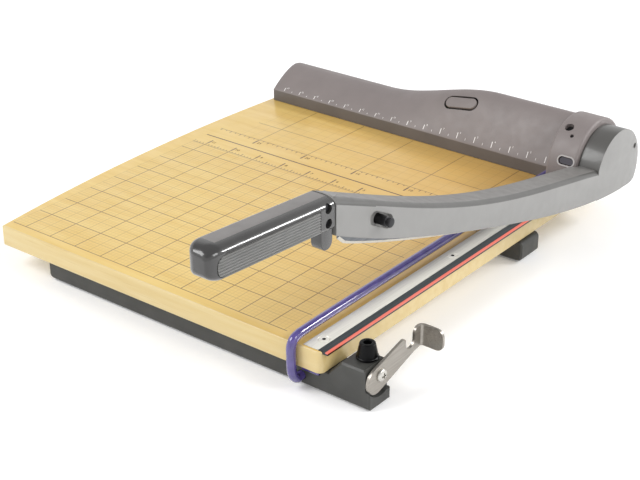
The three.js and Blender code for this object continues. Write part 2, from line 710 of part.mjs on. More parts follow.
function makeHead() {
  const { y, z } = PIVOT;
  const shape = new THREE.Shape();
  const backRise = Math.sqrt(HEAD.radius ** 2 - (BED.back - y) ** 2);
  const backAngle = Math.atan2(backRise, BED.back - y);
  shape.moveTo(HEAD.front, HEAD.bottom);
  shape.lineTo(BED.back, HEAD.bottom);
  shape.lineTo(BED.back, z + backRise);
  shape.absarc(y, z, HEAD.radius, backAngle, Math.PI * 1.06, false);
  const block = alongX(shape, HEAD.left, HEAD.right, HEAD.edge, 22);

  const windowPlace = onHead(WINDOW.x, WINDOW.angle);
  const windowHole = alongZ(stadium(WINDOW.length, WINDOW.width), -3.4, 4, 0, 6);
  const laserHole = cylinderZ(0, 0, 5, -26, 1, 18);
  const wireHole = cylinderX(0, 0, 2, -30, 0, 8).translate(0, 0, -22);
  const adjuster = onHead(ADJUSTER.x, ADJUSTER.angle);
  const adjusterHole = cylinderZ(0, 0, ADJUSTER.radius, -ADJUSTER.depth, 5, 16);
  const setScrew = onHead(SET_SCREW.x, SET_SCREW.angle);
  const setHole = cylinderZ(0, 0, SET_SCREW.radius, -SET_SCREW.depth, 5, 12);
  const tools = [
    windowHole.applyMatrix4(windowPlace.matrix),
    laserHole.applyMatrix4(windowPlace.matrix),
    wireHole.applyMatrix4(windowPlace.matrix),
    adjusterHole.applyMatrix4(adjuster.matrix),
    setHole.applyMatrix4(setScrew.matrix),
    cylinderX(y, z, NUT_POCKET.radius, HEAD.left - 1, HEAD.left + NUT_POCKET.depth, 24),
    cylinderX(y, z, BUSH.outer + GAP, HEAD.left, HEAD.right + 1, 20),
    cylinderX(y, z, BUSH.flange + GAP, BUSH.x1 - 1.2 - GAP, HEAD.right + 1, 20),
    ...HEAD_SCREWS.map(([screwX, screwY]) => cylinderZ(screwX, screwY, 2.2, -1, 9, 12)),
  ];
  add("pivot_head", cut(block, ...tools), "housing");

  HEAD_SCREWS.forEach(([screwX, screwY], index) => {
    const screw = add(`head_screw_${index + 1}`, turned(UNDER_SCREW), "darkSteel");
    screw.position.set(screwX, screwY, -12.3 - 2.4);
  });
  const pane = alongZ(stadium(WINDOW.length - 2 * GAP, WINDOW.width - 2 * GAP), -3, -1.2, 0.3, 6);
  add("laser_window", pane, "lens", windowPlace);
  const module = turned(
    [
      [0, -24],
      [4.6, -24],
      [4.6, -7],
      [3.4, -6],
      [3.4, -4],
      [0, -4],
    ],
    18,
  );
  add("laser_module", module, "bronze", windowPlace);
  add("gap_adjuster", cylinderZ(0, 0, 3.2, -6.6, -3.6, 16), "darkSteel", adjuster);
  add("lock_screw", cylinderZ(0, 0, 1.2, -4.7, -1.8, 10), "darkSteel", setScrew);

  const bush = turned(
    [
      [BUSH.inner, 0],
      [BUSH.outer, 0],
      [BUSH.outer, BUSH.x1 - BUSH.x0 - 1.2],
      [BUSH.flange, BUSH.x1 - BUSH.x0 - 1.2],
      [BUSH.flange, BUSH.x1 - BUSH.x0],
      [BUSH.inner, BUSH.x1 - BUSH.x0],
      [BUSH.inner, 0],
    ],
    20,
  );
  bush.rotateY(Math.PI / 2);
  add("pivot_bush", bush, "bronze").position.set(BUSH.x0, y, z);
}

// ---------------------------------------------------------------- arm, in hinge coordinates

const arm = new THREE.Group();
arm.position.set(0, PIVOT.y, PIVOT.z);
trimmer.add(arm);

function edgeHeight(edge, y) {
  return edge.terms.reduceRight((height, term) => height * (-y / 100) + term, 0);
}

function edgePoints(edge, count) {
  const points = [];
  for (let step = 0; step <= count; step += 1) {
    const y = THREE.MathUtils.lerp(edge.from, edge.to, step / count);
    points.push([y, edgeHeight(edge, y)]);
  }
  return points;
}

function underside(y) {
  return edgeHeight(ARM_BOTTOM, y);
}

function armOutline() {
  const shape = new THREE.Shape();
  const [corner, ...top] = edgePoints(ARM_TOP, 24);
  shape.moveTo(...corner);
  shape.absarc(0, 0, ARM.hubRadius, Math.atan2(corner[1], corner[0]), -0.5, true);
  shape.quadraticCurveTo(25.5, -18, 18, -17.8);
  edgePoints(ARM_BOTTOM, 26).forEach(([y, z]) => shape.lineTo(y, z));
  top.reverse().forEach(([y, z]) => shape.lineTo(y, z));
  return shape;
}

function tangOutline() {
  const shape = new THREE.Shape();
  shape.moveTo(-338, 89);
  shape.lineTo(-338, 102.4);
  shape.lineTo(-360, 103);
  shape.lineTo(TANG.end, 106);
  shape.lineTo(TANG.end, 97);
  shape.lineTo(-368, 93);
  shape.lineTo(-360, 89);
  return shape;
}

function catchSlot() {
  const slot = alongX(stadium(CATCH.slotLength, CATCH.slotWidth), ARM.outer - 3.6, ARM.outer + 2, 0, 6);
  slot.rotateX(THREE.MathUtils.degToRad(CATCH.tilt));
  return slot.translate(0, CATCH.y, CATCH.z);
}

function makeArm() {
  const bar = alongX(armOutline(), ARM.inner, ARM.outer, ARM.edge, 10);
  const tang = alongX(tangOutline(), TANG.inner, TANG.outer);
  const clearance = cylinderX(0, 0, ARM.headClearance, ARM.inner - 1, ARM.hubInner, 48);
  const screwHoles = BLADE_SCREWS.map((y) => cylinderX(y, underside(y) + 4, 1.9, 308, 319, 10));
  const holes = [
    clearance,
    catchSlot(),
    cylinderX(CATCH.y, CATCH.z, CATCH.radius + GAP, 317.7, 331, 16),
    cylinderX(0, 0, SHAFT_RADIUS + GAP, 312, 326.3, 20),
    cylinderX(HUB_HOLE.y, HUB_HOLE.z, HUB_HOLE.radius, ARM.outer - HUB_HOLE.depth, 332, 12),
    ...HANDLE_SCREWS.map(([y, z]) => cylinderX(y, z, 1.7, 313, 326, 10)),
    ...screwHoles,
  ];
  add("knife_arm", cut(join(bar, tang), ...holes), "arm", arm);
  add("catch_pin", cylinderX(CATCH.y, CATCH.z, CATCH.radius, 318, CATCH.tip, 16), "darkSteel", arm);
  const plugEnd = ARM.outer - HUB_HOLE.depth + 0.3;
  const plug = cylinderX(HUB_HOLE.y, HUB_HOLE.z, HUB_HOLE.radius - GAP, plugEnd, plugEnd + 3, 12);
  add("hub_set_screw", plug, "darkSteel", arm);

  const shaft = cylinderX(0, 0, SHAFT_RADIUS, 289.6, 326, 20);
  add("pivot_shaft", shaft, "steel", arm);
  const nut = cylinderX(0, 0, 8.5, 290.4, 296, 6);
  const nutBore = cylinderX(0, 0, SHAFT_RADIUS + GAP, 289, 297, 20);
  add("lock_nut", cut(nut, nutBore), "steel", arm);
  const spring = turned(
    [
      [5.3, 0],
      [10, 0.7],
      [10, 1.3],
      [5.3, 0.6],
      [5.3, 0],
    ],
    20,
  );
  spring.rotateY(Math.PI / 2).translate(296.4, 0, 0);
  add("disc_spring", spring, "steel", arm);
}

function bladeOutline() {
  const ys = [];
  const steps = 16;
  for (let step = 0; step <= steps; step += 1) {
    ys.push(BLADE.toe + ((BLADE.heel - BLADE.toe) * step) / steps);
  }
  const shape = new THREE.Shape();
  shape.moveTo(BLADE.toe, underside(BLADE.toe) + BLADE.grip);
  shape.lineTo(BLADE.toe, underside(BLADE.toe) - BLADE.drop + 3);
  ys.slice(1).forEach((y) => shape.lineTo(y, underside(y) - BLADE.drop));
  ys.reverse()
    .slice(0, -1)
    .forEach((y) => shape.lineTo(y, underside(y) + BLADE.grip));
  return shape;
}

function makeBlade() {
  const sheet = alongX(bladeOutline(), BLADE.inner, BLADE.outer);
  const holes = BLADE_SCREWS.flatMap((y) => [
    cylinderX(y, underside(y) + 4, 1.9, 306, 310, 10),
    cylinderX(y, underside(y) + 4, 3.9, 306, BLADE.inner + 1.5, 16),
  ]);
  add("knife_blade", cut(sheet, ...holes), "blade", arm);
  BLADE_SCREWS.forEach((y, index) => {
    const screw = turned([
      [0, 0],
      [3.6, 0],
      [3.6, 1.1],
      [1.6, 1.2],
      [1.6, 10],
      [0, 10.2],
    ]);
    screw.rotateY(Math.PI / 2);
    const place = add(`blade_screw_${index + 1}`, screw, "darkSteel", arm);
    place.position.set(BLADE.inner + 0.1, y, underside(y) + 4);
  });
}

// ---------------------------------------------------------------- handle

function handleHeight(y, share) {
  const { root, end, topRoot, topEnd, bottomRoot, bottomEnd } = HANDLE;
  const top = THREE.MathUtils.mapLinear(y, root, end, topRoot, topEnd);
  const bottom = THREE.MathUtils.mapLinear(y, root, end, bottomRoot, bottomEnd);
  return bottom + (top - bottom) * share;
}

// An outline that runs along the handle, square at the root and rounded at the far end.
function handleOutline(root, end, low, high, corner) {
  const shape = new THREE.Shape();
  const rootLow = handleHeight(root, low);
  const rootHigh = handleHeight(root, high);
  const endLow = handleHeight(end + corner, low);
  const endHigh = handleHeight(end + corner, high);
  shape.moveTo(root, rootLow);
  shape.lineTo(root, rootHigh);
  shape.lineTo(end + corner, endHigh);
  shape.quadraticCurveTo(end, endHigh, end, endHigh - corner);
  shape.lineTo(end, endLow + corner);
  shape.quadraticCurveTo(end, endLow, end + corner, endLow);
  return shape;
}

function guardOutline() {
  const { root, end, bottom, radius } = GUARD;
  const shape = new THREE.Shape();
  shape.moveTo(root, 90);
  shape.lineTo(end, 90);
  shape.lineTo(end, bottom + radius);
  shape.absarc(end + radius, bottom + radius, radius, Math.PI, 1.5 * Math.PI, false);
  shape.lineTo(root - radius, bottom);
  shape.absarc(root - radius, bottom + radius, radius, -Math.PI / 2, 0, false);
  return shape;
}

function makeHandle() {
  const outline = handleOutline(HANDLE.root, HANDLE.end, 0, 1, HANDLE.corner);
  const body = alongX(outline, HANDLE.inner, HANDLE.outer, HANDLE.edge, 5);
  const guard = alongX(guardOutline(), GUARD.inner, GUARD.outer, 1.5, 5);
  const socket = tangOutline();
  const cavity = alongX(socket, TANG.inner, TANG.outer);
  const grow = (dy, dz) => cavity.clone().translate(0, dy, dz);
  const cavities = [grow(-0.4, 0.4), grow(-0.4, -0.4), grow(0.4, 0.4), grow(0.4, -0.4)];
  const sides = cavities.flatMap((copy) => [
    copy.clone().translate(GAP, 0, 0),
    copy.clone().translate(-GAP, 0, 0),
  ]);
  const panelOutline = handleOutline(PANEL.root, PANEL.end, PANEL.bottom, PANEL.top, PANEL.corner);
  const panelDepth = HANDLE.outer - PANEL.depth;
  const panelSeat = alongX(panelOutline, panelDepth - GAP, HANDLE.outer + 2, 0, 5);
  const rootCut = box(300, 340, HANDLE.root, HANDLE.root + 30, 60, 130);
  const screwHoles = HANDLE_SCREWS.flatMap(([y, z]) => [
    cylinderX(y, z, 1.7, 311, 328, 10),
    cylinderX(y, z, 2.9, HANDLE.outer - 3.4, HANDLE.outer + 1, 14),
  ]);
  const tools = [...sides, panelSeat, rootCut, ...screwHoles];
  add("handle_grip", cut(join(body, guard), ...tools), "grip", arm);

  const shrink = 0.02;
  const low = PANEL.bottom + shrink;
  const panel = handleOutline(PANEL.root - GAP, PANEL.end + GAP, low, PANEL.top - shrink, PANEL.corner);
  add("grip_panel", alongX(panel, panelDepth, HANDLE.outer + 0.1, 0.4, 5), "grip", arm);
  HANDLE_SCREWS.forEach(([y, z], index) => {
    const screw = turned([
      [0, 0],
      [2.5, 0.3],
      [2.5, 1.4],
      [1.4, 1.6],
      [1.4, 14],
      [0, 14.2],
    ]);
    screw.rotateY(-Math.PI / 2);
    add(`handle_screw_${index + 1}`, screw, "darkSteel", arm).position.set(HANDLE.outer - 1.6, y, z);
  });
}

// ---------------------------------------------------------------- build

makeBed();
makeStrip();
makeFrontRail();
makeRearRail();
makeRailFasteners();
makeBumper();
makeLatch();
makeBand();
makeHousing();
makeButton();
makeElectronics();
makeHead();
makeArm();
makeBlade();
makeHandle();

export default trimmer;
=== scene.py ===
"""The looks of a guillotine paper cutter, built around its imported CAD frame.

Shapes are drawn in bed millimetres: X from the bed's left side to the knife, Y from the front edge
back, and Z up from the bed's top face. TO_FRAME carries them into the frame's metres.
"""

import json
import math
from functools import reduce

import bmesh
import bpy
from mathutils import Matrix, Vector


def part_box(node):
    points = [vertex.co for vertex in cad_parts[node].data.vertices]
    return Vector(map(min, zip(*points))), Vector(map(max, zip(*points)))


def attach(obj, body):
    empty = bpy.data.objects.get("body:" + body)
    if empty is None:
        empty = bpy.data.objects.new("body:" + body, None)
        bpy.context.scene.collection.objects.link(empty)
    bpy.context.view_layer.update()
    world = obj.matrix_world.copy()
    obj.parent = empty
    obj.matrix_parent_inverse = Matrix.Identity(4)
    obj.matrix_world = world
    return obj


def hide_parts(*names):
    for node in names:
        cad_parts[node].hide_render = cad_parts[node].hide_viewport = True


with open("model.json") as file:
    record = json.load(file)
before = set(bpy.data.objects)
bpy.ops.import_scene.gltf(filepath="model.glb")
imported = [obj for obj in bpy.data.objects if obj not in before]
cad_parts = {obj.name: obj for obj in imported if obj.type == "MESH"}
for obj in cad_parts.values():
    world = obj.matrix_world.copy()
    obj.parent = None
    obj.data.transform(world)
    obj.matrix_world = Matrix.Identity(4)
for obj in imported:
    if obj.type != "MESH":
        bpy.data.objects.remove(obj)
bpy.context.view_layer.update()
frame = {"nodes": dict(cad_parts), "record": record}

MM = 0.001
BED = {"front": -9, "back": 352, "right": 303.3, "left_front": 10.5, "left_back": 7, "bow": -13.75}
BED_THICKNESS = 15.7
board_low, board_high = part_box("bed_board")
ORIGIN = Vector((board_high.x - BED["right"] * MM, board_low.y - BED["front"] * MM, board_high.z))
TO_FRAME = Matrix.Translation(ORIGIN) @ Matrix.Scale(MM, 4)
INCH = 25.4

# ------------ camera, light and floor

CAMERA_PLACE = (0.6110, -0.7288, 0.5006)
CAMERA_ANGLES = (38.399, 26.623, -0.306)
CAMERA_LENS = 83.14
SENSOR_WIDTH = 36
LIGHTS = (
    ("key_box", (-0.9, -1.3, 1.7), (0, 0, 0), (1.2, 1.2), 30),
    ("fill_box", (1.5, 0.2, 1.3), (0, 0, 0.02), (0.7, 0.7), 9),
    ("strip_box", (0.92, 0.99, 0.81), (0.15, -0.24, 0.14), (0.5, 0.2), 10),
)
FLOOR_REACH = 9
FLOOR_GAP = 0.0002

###

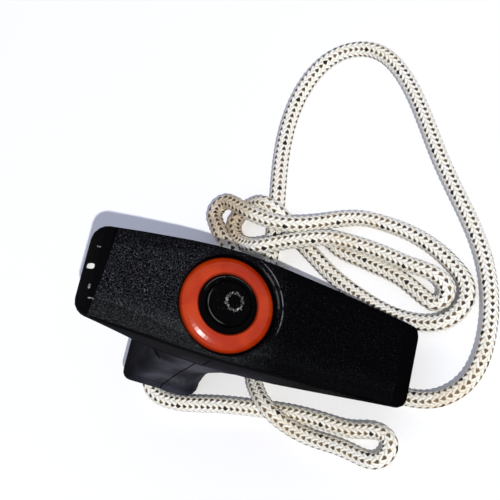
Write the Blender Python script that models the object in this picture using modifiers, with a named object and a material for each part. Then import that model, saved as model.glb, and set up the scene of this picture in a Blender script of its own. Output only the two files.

###

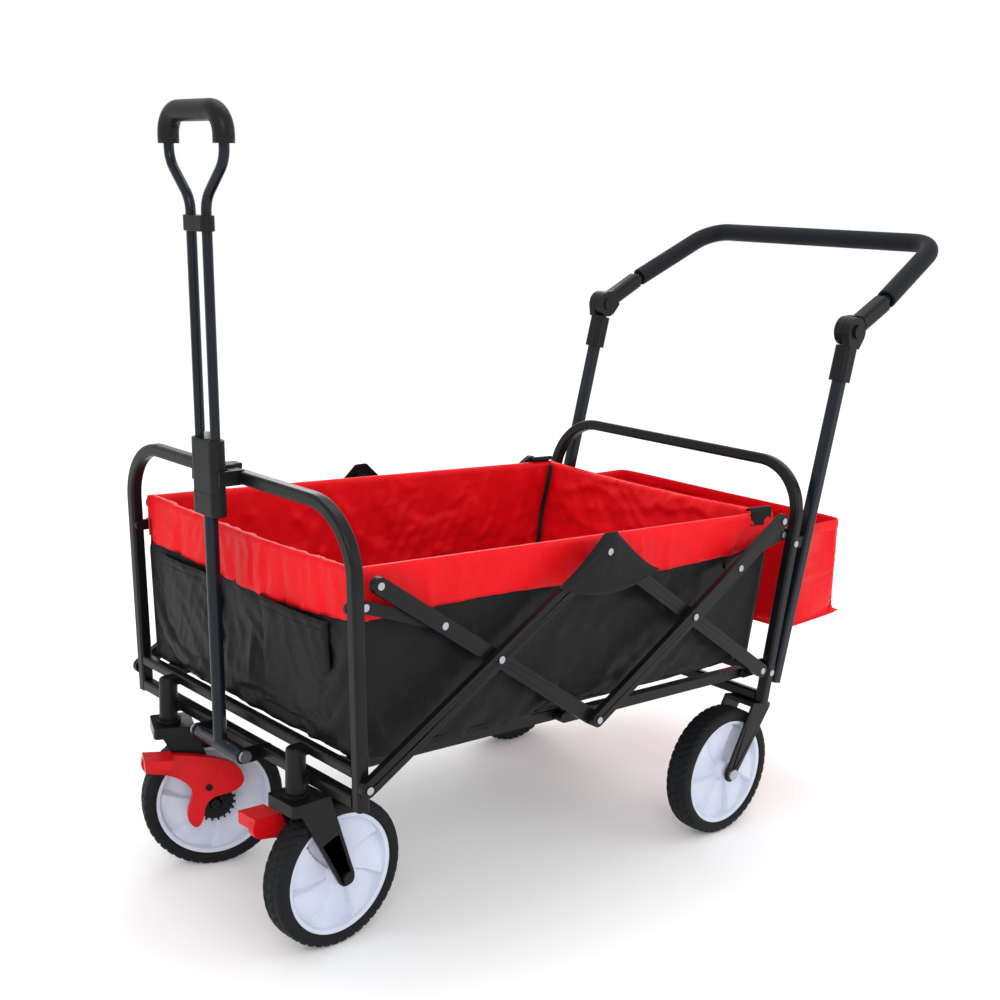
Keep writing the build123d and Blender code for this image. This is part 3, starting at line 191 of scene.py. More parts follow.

###

> Stated problem: Your task is to repeat the lines from the one containing "const shrink = 0.02;" to the one containing "record = json.load(file)", both lines included. Leave out every other line.

> Written answer:
  const shrink = 0.02;
  const low = PANEL.bottom + shrink;
  const panel = handleOutline(PANEL.root - GAP, PANEL.end + GAP, low, PANEL.top - shrink, PANEL.corner);
  add("grip_panel", alongX(panel, panelDepth, HANDLE.outer + 0.1, 0.4, 5), "grip", arm);
  HANDLE_SCREWS.forEach(([y, z], index) => {
    const screw = turned([
      [0, 0],
      [2.5, 0.3],
      [2.5, 1.4],
      [1.4, 1.6],
      [1.4, 14],
      [0, 14.2],
    ]);
    screw.rotateY(-Math.PI / 2);
    add(`handle_screw_${index + 1}`, screw, "darkSteel", arm).position.set(HANDLE.outer - 1.6, y, z);
  });
}

// ---------------------------------------------------------------- build

makeBed();
makeStrip();
makeFrontRail();
makeRearRail();
makeRailFasteners();
makeBumper();
makeLatch();
makeBand();
makeHousing();
makeButton();
makeElectronics();
makeHead();
makeArm();
makeBlade();
makeHandle();

export default trimmer;
=== scene.py ===
"""The looks of a guillotine paper cutter, built around its imported CAD frame.

Shapes are drawn in bed millimetres: X from the bed's left side to the knife, Y from the front edge
back, and Z up from the bed's top face. TO_FRAME carries them into the frame's metres.
"""

import json
import math
from functools import reduce

import bmesh
import bpy
from mathutils import Matrix, Vector


def part_box(node):
    points = [vertex.co for vertex in cad_parts[node].data.vertices]
    return Vector(map(min, zip(*points))), Vector(map(max, zip(*points)))


def attach(obj, body):
    empty = bpy.data.objects.get("body:" + body)
    if empty is None:
        empty = bpy.data.objects.new("body:" + body, None)
        bpy.context.scene.collection.objects.link(empty)
    bpy.context.view_layer.update()
    world = obj.matrix_world.copy()
    obj.parent = empty
    obj.matrix_parent_inverse = Matrix.Identity(4)
    obj.matrix_world = world
    return obj


def hide_parts(*names):
    for node in names:
        cad_parts[node].hide_render = cad_parts[node].hide_viewport = True


with open("model.json") as file:
    record = json.load(file)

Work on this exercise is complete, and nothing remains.